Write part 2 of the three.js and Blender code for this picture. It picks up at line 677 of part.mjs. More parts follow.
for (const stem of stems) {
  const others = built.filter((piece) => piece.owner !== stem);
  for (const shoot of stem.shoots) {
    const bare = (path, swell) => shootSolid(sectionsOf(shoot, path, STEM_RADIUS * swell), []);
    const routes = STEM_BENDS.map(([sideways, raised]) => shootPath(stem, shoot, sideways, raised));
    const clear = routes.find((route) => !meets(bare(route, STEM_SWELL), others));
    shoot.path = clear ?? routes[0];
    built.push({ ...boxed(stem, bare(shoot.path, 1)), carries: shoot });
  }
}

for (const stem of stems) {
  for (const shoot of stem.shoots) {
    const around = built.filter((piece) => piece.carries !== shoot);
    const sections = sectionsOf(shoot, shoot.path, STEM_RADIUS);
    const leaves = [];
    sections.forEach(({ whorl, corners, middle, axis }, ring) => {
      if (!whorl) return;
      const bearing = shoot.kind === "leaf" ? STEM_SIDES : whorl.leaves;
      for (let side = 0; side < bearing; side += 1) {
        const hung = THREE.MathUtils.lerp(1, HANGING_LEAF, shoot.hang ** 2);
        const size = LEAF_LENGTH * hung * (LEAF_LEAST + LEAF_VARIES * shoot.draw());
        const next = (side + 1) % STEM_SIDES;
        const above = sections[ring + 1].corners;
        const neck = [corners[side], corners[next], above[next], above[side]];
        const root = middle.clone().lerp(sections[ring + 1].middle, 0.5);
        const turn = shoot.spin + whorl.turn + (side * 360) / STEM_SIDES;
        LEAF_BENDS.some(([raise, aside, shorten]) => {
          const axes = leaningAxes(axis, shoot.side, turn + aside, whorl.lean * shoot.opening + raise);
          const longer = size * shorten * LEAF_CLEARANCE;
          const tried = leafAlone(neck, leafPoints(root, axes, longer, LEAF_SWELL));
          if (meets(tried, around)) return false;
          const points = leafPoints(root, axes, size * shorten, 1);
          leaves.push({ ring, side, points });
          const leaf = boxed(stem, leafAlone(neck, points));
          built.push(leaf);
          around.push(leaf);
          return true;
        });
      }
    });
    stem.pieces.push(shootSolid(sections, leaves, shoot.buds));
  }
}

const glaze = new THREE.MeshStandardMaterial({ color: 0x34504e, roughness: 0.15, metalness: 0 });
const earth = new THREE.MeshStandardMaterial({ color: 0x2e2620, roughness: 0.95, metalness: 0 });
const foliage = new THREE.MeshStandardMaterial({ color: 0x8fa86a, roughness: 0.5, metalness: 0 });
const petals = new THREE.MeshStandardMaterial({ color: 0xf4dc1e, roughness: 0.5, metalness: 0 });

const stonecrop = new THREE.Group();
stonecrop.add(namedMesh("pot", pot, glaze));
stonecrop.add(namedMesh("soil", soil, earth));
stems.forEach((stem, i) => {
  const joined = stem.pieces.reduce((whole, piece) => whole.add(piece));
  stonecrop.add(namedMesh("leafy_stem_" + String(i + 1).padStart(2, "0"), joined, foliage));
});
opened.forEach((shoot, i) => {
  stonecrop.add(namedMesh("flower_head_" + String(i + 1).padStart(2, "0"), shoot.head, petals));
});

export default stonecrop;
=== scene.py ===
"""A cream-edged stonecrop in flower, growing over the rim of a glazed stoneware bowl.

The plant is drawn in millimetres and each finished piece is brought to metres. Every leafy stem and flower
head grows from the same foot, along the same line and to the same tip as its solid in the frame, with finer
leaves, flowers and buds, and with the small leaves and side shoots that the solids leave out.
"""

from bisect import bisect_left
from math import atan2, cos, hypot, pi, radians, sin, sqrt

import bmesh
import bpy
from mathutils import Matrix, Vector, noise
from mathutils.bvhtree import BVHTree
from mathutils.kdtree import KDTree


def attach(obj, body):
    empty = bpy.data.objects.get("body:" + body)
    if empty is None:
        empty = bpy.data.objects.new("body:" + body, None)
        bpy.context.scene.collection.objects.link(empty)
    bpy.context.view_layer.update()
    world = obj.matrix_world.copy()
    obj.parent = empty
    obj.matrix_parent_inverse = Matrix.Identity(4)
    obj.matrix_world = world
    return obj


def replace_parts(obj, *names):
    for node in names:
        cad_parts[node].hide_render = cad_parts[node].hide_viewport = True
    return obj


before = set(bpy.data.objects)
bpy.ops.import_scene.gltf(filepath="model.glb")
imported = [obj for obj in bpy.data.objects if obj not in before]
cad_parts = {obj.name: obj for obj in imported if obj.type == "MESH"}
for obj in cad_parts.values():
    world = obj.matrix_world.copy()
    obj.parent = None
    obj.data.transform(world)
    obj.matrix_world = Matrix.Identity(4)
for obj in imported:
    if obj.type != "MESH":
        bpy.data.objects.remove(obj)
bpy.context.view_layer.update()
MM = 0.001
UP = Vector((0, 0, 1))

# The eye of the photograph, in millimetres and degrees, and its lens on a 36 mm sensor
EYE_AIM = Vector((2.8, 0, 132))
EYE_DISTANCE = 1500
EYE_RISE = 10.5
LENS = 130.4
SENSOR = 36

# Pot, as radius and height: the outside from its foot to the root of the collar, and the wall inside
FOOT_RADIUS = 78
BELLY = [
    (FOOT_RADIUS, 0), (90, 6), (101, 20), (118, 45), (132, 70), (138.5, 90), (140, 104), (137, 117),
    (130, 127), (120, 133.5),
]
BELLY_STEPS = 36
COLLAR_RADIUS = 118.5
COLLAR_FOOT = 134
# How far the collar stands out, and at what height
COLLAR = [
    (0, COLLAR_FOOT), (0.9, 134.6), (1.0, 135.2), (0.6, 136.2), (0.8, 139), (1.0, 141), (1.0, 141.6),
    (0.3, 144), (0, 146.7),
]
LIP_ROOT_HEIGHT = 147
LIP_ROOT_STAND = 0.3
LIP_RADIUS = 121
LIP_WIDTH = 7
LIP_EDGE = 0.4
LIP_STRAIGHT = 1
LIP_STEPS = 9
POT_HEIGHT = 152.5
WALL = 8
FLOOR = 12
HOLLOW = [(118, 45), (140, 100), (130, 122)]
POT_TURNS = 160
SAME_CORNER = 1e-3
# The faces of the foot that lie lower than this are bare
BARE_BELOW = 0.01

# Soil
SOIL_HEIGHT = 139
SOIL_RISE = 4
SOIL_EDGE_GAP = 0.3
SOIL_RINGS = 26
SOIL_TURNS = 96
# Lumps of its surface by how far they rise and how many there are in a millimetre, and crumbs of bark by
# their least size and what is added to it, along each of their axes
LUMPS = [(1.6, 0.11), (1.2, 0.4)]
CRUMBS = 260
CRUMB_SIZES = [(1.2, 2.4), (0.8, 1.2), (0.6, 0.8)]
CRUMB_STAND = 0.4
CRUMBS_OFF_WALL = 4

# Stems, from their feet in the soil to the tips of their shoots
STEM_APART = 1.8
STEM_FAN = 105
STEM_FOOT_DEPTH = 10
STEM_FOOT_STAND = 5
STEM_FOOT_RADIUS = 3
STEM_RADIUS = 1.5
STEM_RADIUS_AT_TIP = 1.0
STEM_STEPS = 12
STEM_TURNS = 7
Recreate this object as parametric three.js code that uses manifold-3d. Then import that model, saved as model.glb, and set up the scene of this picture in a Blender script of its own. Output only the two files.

- - -

*REQUEST*: Start with the line that contains "stems.forEach((stem, i) =>" and end with the line that contains "before = set(bpy.data.objects)"; give those lines again exactly, and no others.

*ANSWER TO THE PROBLEM*:
stems.forEach((stem, i) => {
  const joined = stem.pieces.reduce((whole, piece) => whole.add(piece));
  stonecrop.add(namedMesh("leafy_stem_" + String(i + 1).padStart(2, "0"), joined, foliage));
});
opened.forEach((shoot, i) => {
  stonecrop.add(namedMesh("flower_head_" + String(i + 1).padStart(2, "0"), shoot.head, petals));
});

export default stonecrop;
=== scene.py ===
"""A cream-edged stonecrop in flower, growing over the rim of a glazed stoneware bowl.

The plant is drawn in millimetres and each finished piece is brought to metres. Every leafy stem and flower
head grows from the same foot, along the same line and to the same tip as its solid in the frame, with finer
leaves, flowers and buds, and with the small leaves and side shoots that the solids leave out.
"""

from bisect import bisect_left
from math import atan2, cos, hypot, pi, radians, sin, sqrt

import bmesh
import bpy
from mathutils import Matrix, Vector, noise
from mathutils.bvhtree import BVHTree
from mathutils.kdtree import KDTree


def attach(obj, body):
    empty = bpy.data.objects.get("body:" + body)
    if empty is None:
        empty = bpy.data.objects.new("body:" + body, None)
        bpy.context.scene.collection.objects.link(empty)
    bpy.context.view_layer.update()
    world = obj.matrix_world.copy()
    obj.parent = empty
    obj.matrix_parent_inverse = Matrix.Identity(4)
    obj.matrix_world = world
    return obj


def replace_parts(obj, *names):
    for node in names:
        cad_parts[node].hide_render = cad_parts[node].hide_viewport = True
    return obj


before = set(bpy.data.objects)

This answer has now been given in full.